Después de cuatro días en Mongofra Nou escuchando a Juan José Millás (Valencia, 1946) junto a un grupo de amantes de la escritura y de lo literario, una siente que tiene más desarrollado lo que él llama el aparato imaginario. Es difícil explicar cómo se percibe el ejercicio de esta musculatura invisible, aunque sospecho que los alumnos del encuentro organizado por Talleres islados y los asistentes a la conferencia sobre la lectura (y otras transgresiones) que ofreció en la sala Albert Camus de Sant Lluís ya saben a qué me refiero.
La mejor manera, según Millás, de fortalecer este aparato imaginario es leyendo novelas y relatos; historias, en definitiva, que el cerebro necesita casi más que cualquier otro alimento. Y la mejor manera de escribir (bien), dice, es extrañándose de los objetos, de los hábitos, de las personas o de los gestos, como lo hacen los niños y las niñas. «El escritor tiene primero que extrañarse para que la realidad adquiera significado», explica, «y luego conseguir que el lector se desfamiliarice también con algo que antes le era familiar».
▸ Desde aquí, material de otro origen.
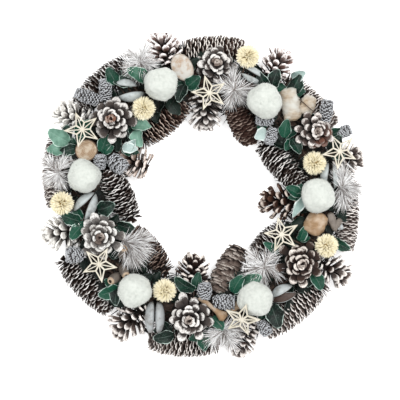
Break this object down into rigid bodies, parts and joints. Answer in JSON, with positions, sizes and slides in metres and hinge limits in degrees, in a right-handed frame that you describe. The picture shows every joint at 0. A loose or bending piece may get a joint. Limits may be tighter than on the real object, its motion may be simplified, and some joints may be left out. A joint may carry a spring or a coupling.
{
  "type": "pinecone wreath",
  "caption": "Round wreath of cones, frosted rosettes, cotton balls, dried heads, cut-out wooden stars, pods, leaves and needles on a hidden ring, for a wall, door or table.",
  "frame": {"origin": "middle of the bounding box at the underside, on the plane that the wreath lies on", "axes": "+Z out of the decorated face, away from the flat underside; +Y towards the top of the wreath as it hangs; +X to the right seen from above"},
  "size_m": [0.4204, 0.4112, 0.0899],
  "materials": {
    "vine": "rough twisted vine",
    "cone": "dark brown scales with frosted edges",
    "inner_cone": "brown scales with frosted edges",
    "rosette": "open scales, strongly frosted",
    "cotton": "fluffy",
    "head": "dried bracts, matt",
    "star_wood": "smooth cut wood, matt",
    "leaf": "preserved leaves with frosted edges",
    "needle": "frosted needles",
    "trim": "grey seed cones, silver pods and bare wood"
  },
  "bodies": {
    "root": {"ring_base": "vine", "outer_cones_1": "cone", "outer_cones_2": "cone", "outer_cones_3": "cone", "outer_cones_4": "cone", "outer_cones_5": "cone", "outer_cones_6": "cone", "outer_cones_7": "cone", "outer_cones_8": "cone", "inner_cones_1": "inner_cone", "inner_cones_2": "inner_cone", "inner_cones_3": "inner_cone", "inner_cones_4": "inner_cone", "inner_cones_5": "inner_cone", "inner_cones_6": "inner_cone", "inner_cones_7": "inner_cone", "frosted_rosette_1": "rosette", "frosted_rosette_2": "rosette", "frosted_rosette_3": "rosette", "frosted_rosette_4": "rosette", "frosted_rosette_5": "rosette", "frosted_rosette_6": "rosette", "cotton_ball_1": "cotton", "cotton_ball_2": "cotton", "cotton_ball_3": "cotton", "cotton_ball_4": "cotton", "cotton_ball_5": "cotton", "cotton_ball_6": "cotton", "spiky_head_1": "head", "spiky_head_2": "head", "spiky_head_3": "head", "spiky_head_4": "head", "spiky_head_5": "head", "spiky_head_6": "head", "wooden_star_1": "star_wood", "wooden_star_2": "star_wood", "wooden_star_3": "star_wood", "wooden_star_4": "star_wood", "wooden_star_5": "star_wood", "wooden_star_6": "star_wood", "trim_cluster_1": "trim", "trim_cluster_2": "trim", "trim_cluster_3": "trim", "trim_cluster_4": "trim", "trim_cluster_5": "trim", "trim_cluster_6": "trim", "trim_cluster_7": "trim", "leafy_stem_1": "leaf", "leafy_stem_2": "leaf", "leafy_stem_3": "leaf", "leafy_stem_4": "leaf", "leafy_stem_5": "leaf", "leafy_stem_6": "leaf", "needle_spray_1": "needle", "needle_spray_2": "needle", "needle_spray_3": "needle", "needle_spray_4": "needle", "needle_spray_5": "needle", "needle_spray_6": "needle", "needle_spray_7": "needle"}
  },
  "joints": []
}
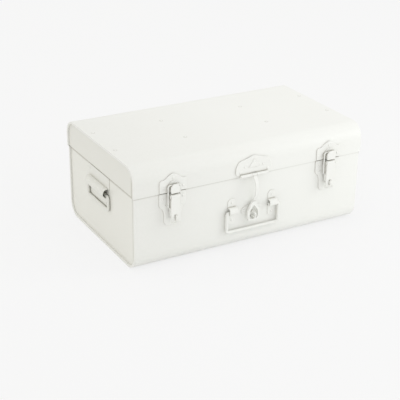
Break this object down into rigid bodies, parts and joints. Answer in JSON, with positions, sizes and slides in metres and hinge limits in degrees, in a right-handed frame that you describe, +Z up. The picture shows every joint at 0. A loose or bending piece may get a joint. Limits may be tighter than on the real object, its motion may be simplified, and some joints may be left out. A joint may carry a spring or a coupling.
{
  "type": "tin trunk",
  "caption": "Small painted sheet-metal trunk with hinged lid, draw latches, a bowed hasp and drop handles.",
  "frame": {"origin": "on the floor under the middle of the box, between its front and back faces and its two ends", "axes": "+X to the right along the length, the front with the latches faces -Y, +Z up"},
  "size_m": [0.5152, 0.3259, 0.2061],
  "materials": {
    "painted_sheet": "satin",
    "painted_hardware": "satin",
    "painted_rivets": "satin"
  },
  "bodies": {
    "trunk_body": {"body_wrap": "painted_sheet", "body_end_left": "painted_sheet", "body_end_right": "painted_sheet", "closing_lip": "painted_sheet", "latch_base_left": "painted_hardware", "latch_base_right": "painted_hardware", "latch_base_rivets": "painted_rivets", "latch_pins": "painted_hardware", "staple_plate": "painted_hardware", "hasp_staple": "painted_hardware", "staple_plate_rivets": "painted_rivets", "front_bracket_left": "painted_hardware", "front_bracket_right": "painted_hardware", "front_bracket_rivets": "painted_rivets", "end_handle_plate_left": "painted_hardware", "end_handle_plate_right": "painted_hardware", "end_handle_rivets": "painted_rivets", "hinge_body_leaf_left": "painted_hardware", "hinge_body_leaf_right": "painted_hardware", "hinge_pins": "painted_hardware", "hinge_body_rivets": "painted_rivets"},
    "lid": {"lid_wrap": "painted_sheet", "lid_end_left": "painted_sheet", "lid_end_right": "painted_sheet", "lid_rail_front": "painted_sheet", "lid_rail_back": "painted_sheet", "lid_rail_rivets": "painted_rivets", "latch_keeper_left": "painted_hardware", "latch_keeper_right": "painted_hardware", "latch_keeper_rivets": "painted_rivets", "hasp_plate": "painted_hardware", "hasp_pin": "painted_hardware", "hasp_plate_rivets": "painted_rivets", "hinge_lid_leaf_left": "painted_hardware", "hinge_lid_leaf_right": "painted_hardware", "hinge_lid_rivets": "painted_rivets"},
    "latch_lever_left": {"latch_lever_left": "painted_hardware"},
    "latch_lever_right": {"latch_lever_right": "painted_hardware"},
    "latch_bail_left": {"latch_bail_left": "painted_hardware"},
    "latch_bail_right": {"latch_bail_right": "painted_hardware"},
    "hasp": {"hasp": "painted_hardware"},
    "front_handle": {"front_handle": "painted_hardware"},
    "end_handle_left": {"end_handle_left": "painted_hardware"},
    "end_handle_right": {"end_handle_right": "painted_hardware"}
  },
  "joints": [
    {"name": "lid_hinge", "type": "hinge", "parent": "trunk_body", "child": "lid", "pos_m": [0, 0.1544, 0.148], "axis": [-1, 0, 0], "range_deg": [0, 105]},
    {"name": "hasp_swing", "type": "hinge", "parent": "lid", "child": "hasp", "pos_m": [0, -0.1552, 0.1498], "axis": [-1, 0, 0], "range_deg": [0, 140]},
    {"name": "front_handle_swing", "type": "hinge", "parent": "trunk_body", "child": "front_handle", "pos_m": [0, -0.1542, 0.08], "axis": [-1, 0, 0], "range_deg": [0, 150]},
    {"name": "end_handle_left_swing", "type": "hinge", "parent": "trunk_body", "child": "end_handle_left", "pos_m": [-0.2483, 0.008, 0.1073], "axis": [0, 1, 0], "range_deg": [0, 165]},
    {"name": "end_handle_right_swing", "type": "hinge", "parent": "trunk_body", "child": "end_handle_right", "pos_m": [0.2483, 0.008, 0.1073], "axis": [0, -1, 0], "range_deg": [0, 165]},
    {"name": "latch_lever_left_turn", "type": "hinge", "parent": "trunk_body", "child": "latch_lever_left", "pos_m": [-0.171, -0.1585, 0.142], "axis": [-1, 0, 0], "range_deg": [0, 75]},
    {"name": "latch_bail_left_turn", "type": "hinge", "parent": "latch_lever_left", "child": "latch_bail_left", "pos_m": [-0.171, -0.1569, 0.12], "axis": [1, 0, 0], "range_deg": [0, 45]},
    {"name": "latch_lever_right_turn", "type": "hinge", "parent": "trunk_body", "child": "latch_lever_right", "pos_m": [0.171, -0.1585, 0.142], "axis": [-1, 0, 0], "range_deg": [0, 75]},
    {"name": "latch_bail_right_turn", "type": "hinge", "parent": "latch_lever_right", "child": "latch_bail_right", "pos_m": [0.171, -0.1569, 0.12], "axis": [1, 0, 0], "range_deg": [0, 45]}
  ],
  "couplings": [
    {"joint": "latch_bail_left_turn", "follows": "latch_lever_left_turn", "ratio": 0.6},
    {"joint": "latch_bail_right_turn", "follows": "latch_lever_right_turn", "ratio": 0.6}
  ]
}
Este extrañamiento puede empezar a practicarse cualquier día. Te levantas con tus rutinas pegadas a las lumbares, pero hay una inquietud: algo falta, algo sobra. Podría ser una figurita de porcelana que durante cuarenta años (regalo de bodas) ha presidido una estantería de la casa de tus padres y que tu madre, una mañana, después de mirarla con atención durante unos minutos, ha tirado a la basura, oculta entre las cáscaras de las naranjas, al descubrir por fin cuánto la detestaba.
Millás emprende su camino del extrañamiento entre bocanadas de humor y horror, entre saltos (sin retorno) de lo cotidiano a lo extraordinario y con sus obras comienza esta serie de lecturas para aprovechar mejor la luz de los días largos de verano. Me quedo con sus «Articuentos completos» (2011) y con su novela autobiográfica «El mundo», con la que obtuvo el Planeta y el Premio Nacional de Narrativa en 2007 y de la que copio aquí un fragmento que me acompaña casi como si fuera un recuerdo propio:
«Recuerdo el tacto de las sábanas, heladas como mortajas, al introducirme entre ellas con mi sesenta por ciento de esqueleto, mi treinta o cuarenta por ciento de carne y mi cinco por ciento de pijama. Recuerdo la frialdad de las cucharas y de los tenedores hasta que se templaban al contacto con las manos. Recuerdo la insensibilidad de los pies, que parecían dos prótesis de hielo colocadas al final de las piernas. Recuerdo los sabañones, Dios Santo, que se ponían a picar en medio de la clase de francés o de matemáticas, y recuerdo que si caías en la tentación de rascártelos sentías un alivio inmediato, pero en seguida respondían al estímulo multiplicando la sensación de prurito. Recuerdo que aprendí esta palabra, prurito, a una edad absurda, de leerla en los prospectos de aquellas cremas que no servían para nada. Recuerdo sobre todo que el frío no venía de ningún lugar, por lo que tampoco había forma de detenerlo. Formaba parte de la atmósfera, de la vida, porque la condición de la existencia era la frialdad como la de la noche es la oscuridad. Estaba frío el suelo, el techo, el pasamanos de la escalera, estaban frías las paredes, estaba frío el colchón, estaban fríos los hierros de la cama, estaba helado el borde de la taza del retrete y el grifo del lavabo, con frecuencia estaban heladas las caricias. Aquel frío de entonces es el mismo que hoy, pese a la calefacción, asoma algunos días del invierno y hace saltar por los aires el registro de la memoria. Si se ha tenido frío de niño, se tendrá frío el resto de la vida».
También sus ya clásicos «El desorden de tu nombre» (1987) o «La soledad era esto» (1990, Premio Nadal), han fortalecido el aparato imaginario (y lo seguirán haciendo) de muchos de sus lectores, que este año han conocido a una nueva protagonista de su universo: la mujer pájaro de su última novela, «Que nadie duerma». Aparte de esta ristra, y para compartir también algún secreto de estos días islados, me permito desvelar algunas de las recomendaciones que fue lanzando el propio Millás en las cerca de veinte horas de clases iluminadas de las que hemos salido con otra mirada, como quien estrena vestido y punto de vista: la novela «Ordesa», de Manuel Vilas; los poemas de Anne Sexton o los cuentos «Insignia», de Julio Ramón Ribeyro, «Catedral», de Raymond Carver y «Wakefield», de Nathaniel Hawthorne.
Así, con todos estos títulos, arranco esta serie veraniega que —ya aviso— quedará siempre incompleta, pero que reunirá pistas borrosas para seguir extrañándonos de la (presunta) realidad y para ejercitar, de tanto en tanto, nuestro aparato imaginario.